Task to carry out -
Reproduce each line of the material precisely.
____
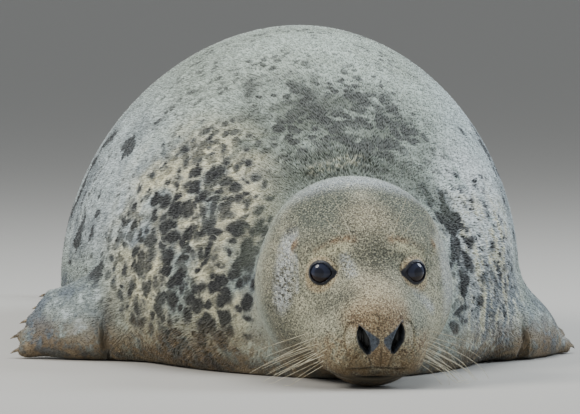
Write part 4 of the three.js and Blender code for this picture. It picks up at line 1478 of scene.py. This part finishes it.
class SEAL_OT_stage(bpy.types.Operator):
    """Lay the floor, light the seal softly and set the camera"""
    bl_idname = "seal.stage"
    bl_label = "Stage"

    IMAGE = (580, 414)
    SENSOR = 36.0
    EYES_PIXEL = (368.5, 272.0)         # where the middle of the eyes falls in the image
    EYES_MIDDLE = (0, -0.030, 0)        # in the head's axes
    CHIN_AHEAD = 0.06                   # of the eyes
    SIGHT = 200.0                       # how far the camera sees
    FLOOR_REACH = 80.0
    SKY = ((0.90, 0.95, 1.0, 1), 0.42)  # tone and strength
    AIM = (0, -0.3, 0.2)                # where the lamps point
    # Each lamp: name, place, size, power and tone.
    LAMPS = (("key", (-3.0, -1.2, 3.0), 2.0, 142, (1.0, 0.97, 0.91)),
             ("fill", (3.2, -0.2, 2.4), 2.0, 116, (0.82, 0.91, 1.0)),
             ("top", (0.3, 0.5, 3.4), 2.4, 92, (0.95, 0.98, 1.0)))

    def execute(self, context):
        settings = context.scene.seal_stage
        self.floor(settings)
        self.lights(context.scene)
        self.camera(context.scene, settings)
        return {"FINISHED"}

    def floor(self, settings):
        corners = np.array([[-1, -1, 0], [1, -1, 0], [1, 1, 0], [-1, 1, 0]]) * self.FLOOR_REACH
        floor = new_object("floor", corners - SHIFT, np.array([[0, 1, 2, 3]]))
        material, start = new_material("floor_pale")
        tone = (*settings.floor_tone, 1)
        finish_material(start, {"Base Color": tone, "Roughness": 1.0, "IOR": 1.1})
        floor.data.materials.append(material)

    def lights(self, scene):
        world = bpy.data.worlds.new("studio")
        scene.world = world
        world.use_nodes = True
        background = world.node_tree.nodes["Background"]
        background.inputs["Color"].default_value, background.inputs["Strength"].default_value = self.SKY
        for name, at, size, power, tone in self.LAMPS:
            light = bpy.data.lights.new(name, "AREA")
            light.shape = "DISK"
            light.size, light.energy, light.color = size, power, tone
            lamp = to_scene(name, light)
            lamp.location = at
            way = Vector(self.AIM) - Vector(at)
            lamp.rotation_euler = way.to_track_quat("-Z", "Y").to_euler()

    def camera(self, scene, settings):
        eyes = Vector(from_head(self.EYES_MIDDLE) + SHIFT)
        chin = Vector((SHIFT[0], eyes.y - self.CHIN_AHEAD, 0))
        away = Vector((math.sin(settings.turn), -math.cos(settings.turn), 0))
        place = chin + away * settings.distance + Vector((0, 0, settings.height))
        sight = (eyes - place).normalized()
        right = sight.cross(Vector((0, 0, 1))).normalized()
        up = right.cross(sight)
        per_pixel = self.SENSOR / self.IMAGE[0] / settings.lens
        sight = (sight - right * (self.EYES_PIXEL[0] - self.IMAGE[0] / 2) * per_pixel
                 + up * (self.EYES_PIXEL[1] - self.IMAGE[1] / 2) * per_pixel)
        camera = bpy.data.cameras.new("camera")
        camera.lens, camera.sensor_width = settings.lens, self.SENSOR
        camera.clip_end = self.SIGHT
        stand = to_scene("camera", camera)
        stand.location = place
        stand.rotation_euler = sight.to_track_quat("-Z", "Y").to_euler()
        scene.camera = stand


class SEAL_PT_panel(bpy.types.Panel):
    """Lists the seal's pieces and their sizes"""
    bl_idname = "SEAL_PT_panel"
    bl_label = "Grey seal"
    bl_space_type = "VIEW_3D"
    bl_region_type = "UI"
    bl_category = "Seal"

    def draw(self, context):
        for operator, group in PIECES:
            box = self.layout.box()
            box.operator(operator.bl_idname)
            if group is not None:
                values = getattr(context.scene, group)
                for name in values.bl_rna.properties.keys():
                    if name not in ("rna_type", "name"):
                        box.prop(values, name)


PIECES = (
    (SEAL_OT_skin, "seal_skin"), (SEAL_OT_coat, "seal_coat"), (SEAL_OT_eyes, None), (SEAL_OT_claws, None),
    (SEAL_OT_whiskers, "seal_whiskers"), (SEAL_OT_stage, "seal_stage"),
)
GROUPS = {
    "seal_skin": SealSkinSettings, "seal_coat": SealCoatSettings,
    "seal_whiskers": SealWhiskerSettings, "seal_stage": SealStageSettings,
}


def register():
    for group in GROUPS.values():
        bpy.utils.register_class(group)
    for operator, _ in PIECES:
        bpy.utils.register_class(operator)
    bpy.utils.register_class(SEAL_PT_panel)
    for name, group in GROUPS.items():
        setattr(bpy.types.Scene, name, PointerProperty(type=group))


def unregister():
    for name in GROUPS:
        delattr(bpy.types.Scene, name)
    bpy.utils.unregister_class(SEAL_PT_panel)
    for operator, _ in reversed(PIECES):
        bpy.utils.unregister_class(operator)
    for group in reversed(GROUPS.values()):
        bpy.utils.unregister_class(group)


def main():
    register()
    bpy.ops.seal.skin()
    bpy.ops.seal.coat()
    bpy.ops.seal.eyes()
    bpy.ops.seal.claws()
    bpy.ops.seal.whiskers()
    bpy.ops.seal.stage()


if __name__ == "__main__":
    main()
____
Task result -
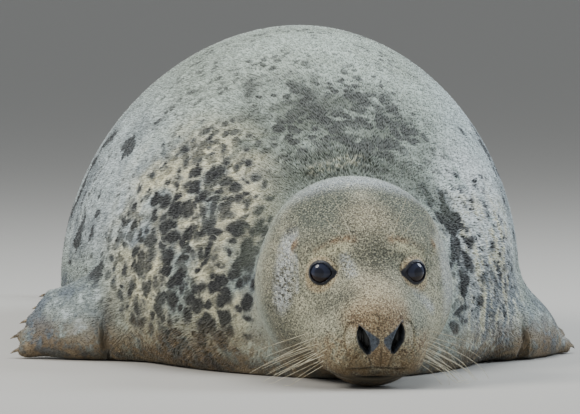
Write part 4 of the three.js and Blender code for this picture. It picks up at line 1478 of scene.py. This part finishes it.
class SEAL_OT_stage(bpy.types.Operator):
    """Lay the floor, light the seal softly and set the camera"""
    bl_idname = "seal.stage"
    bl_label = "Stage"

    IMAGE = (580, 414)
    SENSOR = 36.0
    EYES_PIXEL = (368.5, 272.0)         # where the middle of the eyes falls in the image
    EYES_MIDDLE = (0, -0.030, 0)        # in the head's axes
    CHIN_AHEAD = 0.06                   # of the eyes
    SIGHT = 200.0                       # how far the camera sees
    FLOOR_REACH = 80.0
    SKY = ((0.90, 0.95, 1.0, 1), 0.42)  # tone and strength
    AIM = (0, -0.3, 0.2)                # where the lamps point
    # Each lamp: name, place, size, power and tone.
    LAMPS = (("key", (-3.0, -1.2, 3.0), 2.0, 142, (1.0, 0.97, 0.91)),
             ("fill", (3.2, -0.2, 2.4), 2.0, 116, (0.82, 0.91, 1.0)),
             ("top", (0.3, 0.5, 3.4), 2.4, 92, (0.95, 0.98, 1.0)))

    def execute(self, context):
        settings = context.scene.seal_stage
        self.floor(settings)
        self.lights(context.scene)
        self.camera(context.scene, settings)
        return {"FINISHED"}

    def floor(self, settings):
        corners = np.array([[-1, -1, 0], [1, -1, 0], [1, 1, 0], [-1, 1, 0]]) * self.FLOOR_REACH
        floor = new_object("floor", corners - SHIFT, np.array([[0, 1, 2, 3]]))
        material, start = new_material("floor_pale")
        tone = (*settings.floor_tone, 1)
        finish_material(start, {"Base Color": tone, "Roughness": 1.0, "IOR": 1.1})
        floor.data.materials.append(material)

    def lights(self, scene):
        world = bpy.data.worlds.new("studio")
        scene.world = world
        world.use_nodes = True
        background = world.node_tree.nodes["Background"]
        background.inputs["Color"].default_value, background.inputs["Strength"].default_value = self.SKY
        for name, at, size, power, tone in self.LAMPS:
            light = bpy.data.lights.new(name, "AREA")
            light.shape = "DISK"
            light.size, light.energy, light.color = size, power, tone
            lamp = to_scene(name, light)
            lamp.location = at
            way = Vector(self.AIM) - Vector(at)
            lamp.rotation_euler = way.to_track_quat("-Z", "Y").to_euler()

    def camera(self, scene, settings):
        eyes = Vector(from_head(self.EYES_MIDDLE) + SHIFT)
        chin = Vector((SHIFT[0], eyes.y - self.CHIN_AHEAD, 0))
        away = Vector((math.sin(settings.turn), -math.cos(settings.turn), 0))
        place = chin + away * settings.distance + Vector((0, 0, settings.height))
        sight = (eyes - place).normalized()
        right = sight.cross(Vector((0, 0, 1))).normalized()
        up = right.cross(sight)
        per_pixel = self.SENSOR / self.IMAGE[0] / settings.lens
        sight = (sight - right * (self.EYES_PIXEL[0] - self.IMAGE[0] / 2) * per_pixel
                 + up * (self.EYES_PIXEL[1] - self.IMAGE[1] / 2) * per_pixel)
        camera = bpy.data.cameras.new("camera")
        camera.lens, camera.sensor_width = settings.lens, self.SENSOR
        camera.clip_end = self.SIGHT
        stand = to_scene("camera", camera)
        stand.location = place
        stand.rotation_euler = sight.to_track_quat("-Z", "Y").to_euler()
        scene.camera = stand


class SEAL_PT_panel(bpy.types.Panel):
    """Lists the seal's pieces and their sizes"""
    bl_idname = "SEAL_PT_panel"
    bl_label = "Grey seal"
    bl_space_type = "VIEW_3D"
    bl_region_type = "UI"
    bl_category = "Seal"

    def draw(self, context):
        for operator, group in PIECES:
            box = self.layout.box()
            box.operator(operator.bl_idname)
            if group is not None:
                values = getattr(context.scene, group)
                for name in values.bl_rna.properties.keys():
                    if name not in ("rna_type", "name"):
                        box.prop(values, name)


PIECES = (
    (SEAL_OT_skin, "seal_skin"), (SEAL_OT_coat, "seal_coat"), (SEAL_OT_eyes, None), (SEAL_OT_claws, None),
    (SEAL_OT_whiskers, "seal_whiskers"), (SEAL_OT_stage, "seal_stage"),
)
GROUPS = {
    "seal_skin": SealSkinSettings, "seal_coat": SealCoatSettings,
    "seal_whiskers": SealWhiskerSettings, "seal_stage": SealStageSettings,
}


def register():
    for group in GROUPS.values():
        bpy.utils.register_class(group)
    for operator, _ in PIECES:
        bpy.utils.register_class(operator)
    bpy.utils.register_class(SEAL_PT_panel)
    for name, group in GROUPS.items():
        setattr(bpy.types.Scene, name, PointerProperty(type=group))


def unregister():
    for name in GROUPS:
        delattr(bpy.types.Scene, name)
    bpy.utils.unregister_class(SEAL_PT_panel)
    for operator, _ in reversed(PIECES):
        bpy.utils.unregister_class(operator)
    for group in reversed(GROUPS.values()):
        bpy.utils.unregister_class(group)


def main():
    register()
    bpy.ops.seal.skin()
    bpy.ops.seal.coat()
    bpy.ops.seal.eyes()
    bpy.ops.seal.claws()
    bpy.ops.seal.whiskers()
    bpy.ops.seal.stage()


if __name__ == "__main__":
    main()